Consequently, Joe’s philosophy in managing his clients’ money is to enlighten them about their charge to give back to God, and to educate them on the most beneficial way they can manage their assets.  Joe believes one’s first responsibility is to his or her family and, when Joe addresses this concern, he finds one more willing and able to give back to God that which rightly belongs to Him.

I have been working with church ministries and non-profits since 2000 and I am continually inspired by those who work in these areas.  Those who work in charities and non-profits usually have an unparalleled passion and zeal for their ministries and the people they serve.

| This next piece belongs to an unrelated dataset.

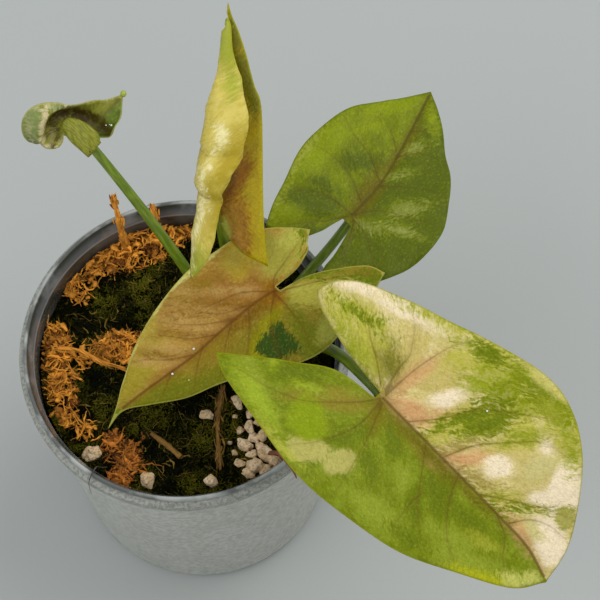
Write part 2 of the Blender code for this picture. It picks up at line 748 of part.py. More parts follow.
def make_pumice(parts):
    """A heap of grains grown together on a low bed, and a few that lie alone."""
    white = make_material("pumice", (0.62, 0.55, 0.45), 0.9)
    grains = []
    for index, (x, y) in enumerate(PUMICE_PLACES):
        middle = (x, y, resting_height(x, y, PUMICE_RADIUS) + 0.3)
        sizes = (PUMICE_RADIUS * 1.25, PUMICE_RADIUS, PUMICE_RADIUS * 0.85)
        grains.append(lumpy_ball(f"pumice_{index}", middle, sizes, 40 + index, parts))
    x, y = PUMICE_BED
    bed = PUMICE_RADIUS * 0.6
    middle = (x, y, resting_height(x, y, bed, 9.5))
    heap = lumpy_ball("pumice_heap", middle, (10.5, 5.5, bed), 7, parts, 90)
    fuse(heap, grains)
    finish_fused(heap, white)
    for index, (name, ((x, y), radius)) in enumerate(LOOSE_GRAINS.items()):
        middle = (x, y, resting_height(x, y, radius))
        grain = lumpy_ball(name, middle, (radius * 1.2, radius, radius * 0.95), 60 + index, parts)
        grain.data.materials.append(white)


def make_small_pieces(parts, fibre):
    """Stick, brown strand, husk flakes, dry sheath tip and stray root."""
    brown = make_material("husk", (0.30, 0.13, 0.05), 0.85)
    dark = make_material("root_hair", (0.05, 0.045, 0.04), 0.7)
    for name, (route, thick, thin) in LYING_RODS.items():
        points = smooth_run([(*place, 0) for place in route], 4)
        radii = lerp_list(thick, thin, len(points))
        make_rod(name, resting_rod(points, radii), radii, parts, fibre if name == "brown_strand" else brown)
    for index, (name, ((x, y), reach, heading)) in enumerate(HUSK_FLAKES.items()):
        middle = (x, y, resting_height(x, y, HUSK_THICKNESS, reach[0]))
        flake = lumpy_ball(name, middle, (*reach, HUSK_THICKNESS), 80 + index, parts, heading)
        flake.data.materials.append(brown)
    sheath = over_lip(*SHEATH_ROUTE)
    make_rod("dry_sheath_tip", sheath, lerp_list(0.95, 0.35, len(sheath)), parts, brown)
    root = over_lip(*STRAY_ROOT_ROUTE)
    make_rod("stray_root", root, lerp_list(0.45, 0.35, len(root)), parts, dark)


def main():
    clear_scene()
    parts = bpy.data.collections.new("arrowhead_plant")
    cutters = bpy.data.collections.new("cutters")
    bpy.context.scene.collection.children.link(parts)
    bpy.context.scene.collection.children.link(cutters)
    make_pot(parts, cutters)
    hole = make_stem_cutter(cutters)
    make_growing_mix(parts, hole)
    make_moss(parts, hole)
    make_stem(parts)
    make_leaves(parts)
    fibre = make_material("fibre", (0.42, 0.17, 0.05), 0.9)
    for seed, name in enumerate(FIBRE_CLUMPS):
        make_fibre_clump(name, parts, fibre, 11 + seed)
    make_pumice(parts)
    make_small_pieces(parts, fibre)


main()
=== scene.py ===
"""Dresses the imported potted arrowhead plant: painted blades, petioles, moss, fibre, grains and the clear pot."""

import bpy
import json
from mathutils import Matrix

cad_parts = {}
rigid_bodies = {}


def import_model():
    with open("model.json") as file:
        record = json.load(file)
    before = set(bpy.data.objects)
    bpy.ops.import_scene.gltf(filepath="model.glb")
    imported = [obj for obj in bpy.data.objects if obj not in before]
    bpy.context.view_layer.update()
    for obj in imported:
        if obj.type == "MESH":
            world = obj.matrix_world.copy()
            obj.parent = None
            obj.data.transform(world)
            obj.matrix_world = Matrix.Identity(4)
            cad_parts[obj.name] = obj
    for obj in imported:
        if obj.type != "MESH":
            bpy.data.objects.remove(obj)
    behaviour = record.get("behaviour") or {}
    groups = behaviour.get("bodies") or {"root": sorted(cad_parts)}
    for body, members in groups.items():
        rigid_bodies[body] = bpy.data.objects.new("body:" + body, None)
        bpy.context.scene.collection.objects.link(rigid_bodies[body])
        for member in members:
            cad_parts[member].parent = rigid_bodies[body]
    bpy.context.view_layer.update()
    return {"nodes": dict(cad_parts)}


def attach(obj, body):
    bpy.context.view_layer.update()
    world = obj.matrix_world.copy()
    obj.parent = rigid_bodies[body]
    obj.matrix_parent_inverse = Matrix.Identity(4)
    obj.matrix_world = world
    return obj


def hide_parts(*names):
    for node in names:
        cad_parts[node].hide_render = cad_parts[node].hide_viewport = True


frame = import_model()

import json
import math
import random

import bmesh
import bpy
import numpy as np
from bpy.props import FloatProperty, FloatVectorProperty, IntProperty, PointerProperty
from mathutils import Matrix, Vector, noise
from mathutils.geometry import delaunay_2d_cdt

bl_info = {
    "name": "Potted arrowhead plant",
    "version": (1, 0, 0),
    "blender": (4, 5, 0),
    "location": "View3D > Sidebar > Arrowhead",
    "description": "Builds the blades, petioles, moss, fibre, grains, pot and stage of a potted arrowhead plant",
    "category": "Object",
}

# Lengths in this file are in millimetres until a mesh is made.
MM = 0.001
TURN = 2 * math.pi


def paint(red, green, blue):
    """Linear colour of the one seen on a screen, given from 0 to 255."""
    found = []
    for part in (red, green, blue):
        share = part / 255
        found.append(share / 12.92 if share < 0.04 else ((share + 0.055) / 1.055) ** 2.4)
    return tuple(found)


# Pot, mix and moss, as in the part's source
POT_HEIGHT = 103.0
LIP_RADIUS = 45.0
COLLAR_RADIUS = 46.5
COLLAR_DEPTH = 9.0
BODY_TOP_RADIUS = 43.4
BASE_RADIUS = 39.3
WALL = 1.0
FLOOR_THICKNESS = 1.3
DRAIN_HOLES = 6
DRAIN_HOLE_RADIUS = 3.0
DRAIN_CIRCLE_RADIUS = 24.0
MOSS_TOP = POT_HEIGHT - 12.5
MOSS_RELIEF = 1.1
STEM_PLACE = (18.0, 4.0)
ROOM_RADIUS = LIP_RADIUS - 3.4
SHARP_ANGLE = 38

# Moss: its grid, how far down its carpet reaches, and its sprigs and threads
MOSS_RINGS = 46
MOSS_SECTORS = 150
MOSS_DEPTH = 4.0
SPRIG_REACH = 41.4
SPRIG_LEAVES = 6
THREAD_REACH = 40.0
THREADS = 520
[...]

Most of these executive directors and staff works are motivated by service rather than financial rewards, but their services a dependent upon donations.  Characteristically, however, their ability to serve and further their respective ministries is not matched in their fundraising efforts.  Most non-profit directors and workers do not like to fund raise and they find their ministries struggling to meet their needs month to month.

The Stewardship Foundation wants to assist ministries and non-profits in their fundraising endeavors. A reality not often understood by non-profit fundraisers is that 80-90% of their potential donor’s assets are not in cash. Yet, most fundraising efforts by non-profits focus on cash assets only.  As a result, non-profits limit themselves to only 10-20% of their donor’s potential giving pool.

The Stewardship Foundation enables non-profits to explore receiving from a greater donor resource.  And donors appreciate knowing how they might utilize their assets better thus making more money available to their favorite non-profits.